Yes, modelling particularly with children is really important. But for all of us this is a reminder to really think about our own emotional intelligence. To really think about our own relationships with our feelings is so important. Because it’s so easy to be detached from how we feel, to deny our feelings, suppress them, push them aside, to numb them out – whether that is with drugs and alcohol, whether that’s with working too much and being super busy (hands up that is me!) whether that is with exercise, whether that is with just watching your favourite show on repeat – which I have also been doing this week to be honest. It’s looking at our own relationships with our feelings, because I guess, if we’re not fully feeling our feelings and in tune with them, there’s a limit to how far we can empathise with others.
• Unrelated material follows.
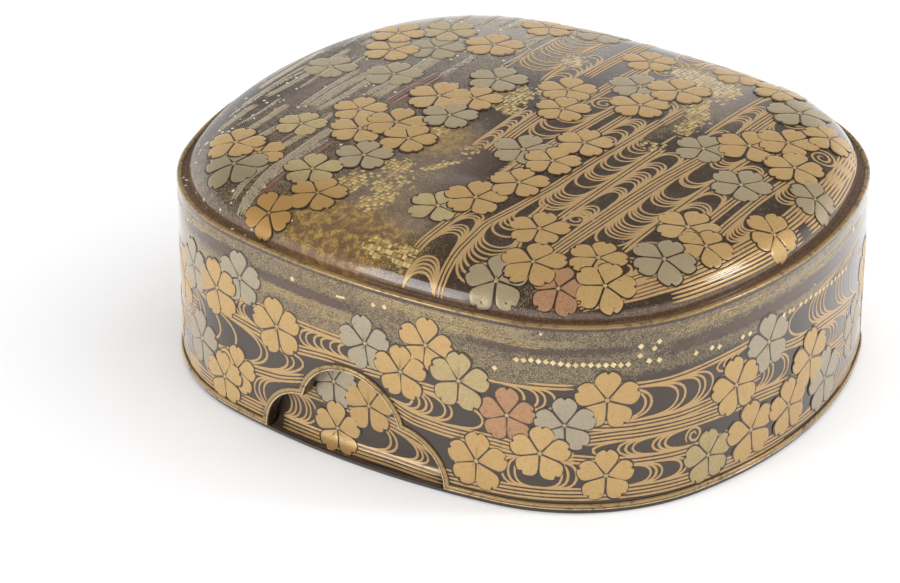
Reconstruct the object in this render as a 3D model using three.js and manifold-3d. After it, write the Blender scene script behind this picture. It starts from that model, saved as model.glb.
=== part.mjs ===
// An oval lacquered box: a deep lid that covers the box body down to its foot, with a cusped finger notch cut in each
// long side. Millimetres, +Z up. The origin is the middle of the underside; +X runs along the longer side.
import * as THREE from "three";
import { mergeVertices } from "three/addons/utils/BufferGeometryUtils.js";
import Module from "manifold-3d";

const wasm = await Module();
wasm.setup();

// Plan of the lid wall's outer face: eight arcs, four sides that bulge and four corners.
const LENGTH = 124;
const WIDTH = 111.5;
const LONG_SIDE_RADIUS = 149;
const SHORT_SIDE_RADIUS = 83;
const CORNER_RADIUS = 37.4;
const SHORT_SIDE_STEPS = 6;
const CORNER_STEPS = 12;
const LONG_SIDE_STEPS = 8;

// Foot: the rim of the base board that stands out under the lid.
const FOOT_HEIGHT = 0.9;
const FOOT_EDGE_ROUND = 0.3;

// Lid wall, a hoop that stands on the foot.
const LID_WALL_THICKNESS = 2.4;
const LID_WALL_HEIGHT = 35.5;

// Lid top board: a flange on the hoop, a flat ledge, a round shoulder and a low crown, hollow underneath.
const FLANGE_THICKNESS = 0.6;
const LEDGE_WIDTH = 2.2;
const SHOULDER_WIDTH = 9;
const SHOULDER_RISE = 5.9;
const CROWN_RISE = 3.6;
const BOARD_THICKNESS = 3.6;
const UNDERSIDE_LAND = 3.5;
const SHOULDER_STEPS = 6;
const CROWN_STEPS = 5;

// Raised beads: one round the top edge, one along the lid's mouth and up round both notches.
const TOP_BEAD_WIDTH = 1;
const TOP_BEAD_HEIGHT = 0.4;
const MOUTH_BEAD_WIDTH = 1.1;
const MOUTH_BEAD_HEIGHT = 0.4;
const MOUTH_BEAD_EDGE = 0.1;
const BEAD_STEPS = 6;

// Finger notch: a round main lobe, its centre above the foot, between two side lobes centred on the foot's top.
const MAIN_LOBE_RADIUS = 10.8;
const MAIN_LOBE_HEIGHT = 7;
const SIDE_LOBE_RADIUS = 9.7;
const SIDE_LOBE_OFFSET = 9.8;
const LOBE_STEPS = 10;

// Box body: a hoop glued on the base board, inside the lid wall with a sliding gap.
const BASE_THICKNESS = 3;
const BODY_WALL_THICKNESS = 2.2;
const LID_GAP = 0.35;
const HEAD_GAP = 0.6;
const LIP_CHAMFER = 0.6;

// Hollow fillet in the bottom of a notch, from the foot's edge up to the body wall. It also keys the lid.
const FILLET_RISE = 3.2;
const FILLET_LIP = 0.2;
const FILLET_SIDE_GAP = 0.4;
const FILLET_STEPS = 6;
const GLUE_LINE = 0.08;

// Heights above the table and depths in from the outer face.
const lidTop = FOOT_HEIGHT + LID_WALL_HEIGHT;
const ledgeZ = lidTop + FLANGE_THICKNESS;
const bodyTop = lidTop - HEAD_GAP;
const bodyInset = LID_WALL_THICKNESS + LID_GAP;
const bodyInnerInset = bodyInset + BODY_WALL_THICKNESS;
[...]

And like I said, I’m good at empathy. I see it as something that I am really strong at. But if I could really lean in to my own feelings, really feel them, stop numbing and dismissing them, how much better would my ability to empathise with others be? How much better would my ability to recognise feelings in others be if I really felt mine and had more of a handle on them?
So if you’re reading this, whether you’re reading this because you’re a parent and you’re interested in helping your children with emotional intelligence or you’re an individual who’s here because you’re on some kind of wellbeing journey the same as me, I encourage you to think about where you are in these five areas and put in place some of these things to help you increase your own emotional intelligence and help your children to develop emotional intelligence. But it might not be just be your children. You could try some of these with your friends, or your partner, or whoever to try to help them to increase their emotional intelligence. Because role models – they’re not just our parents, they are our friends and the people around us. So why not model emotional intelligence to everyone in your life?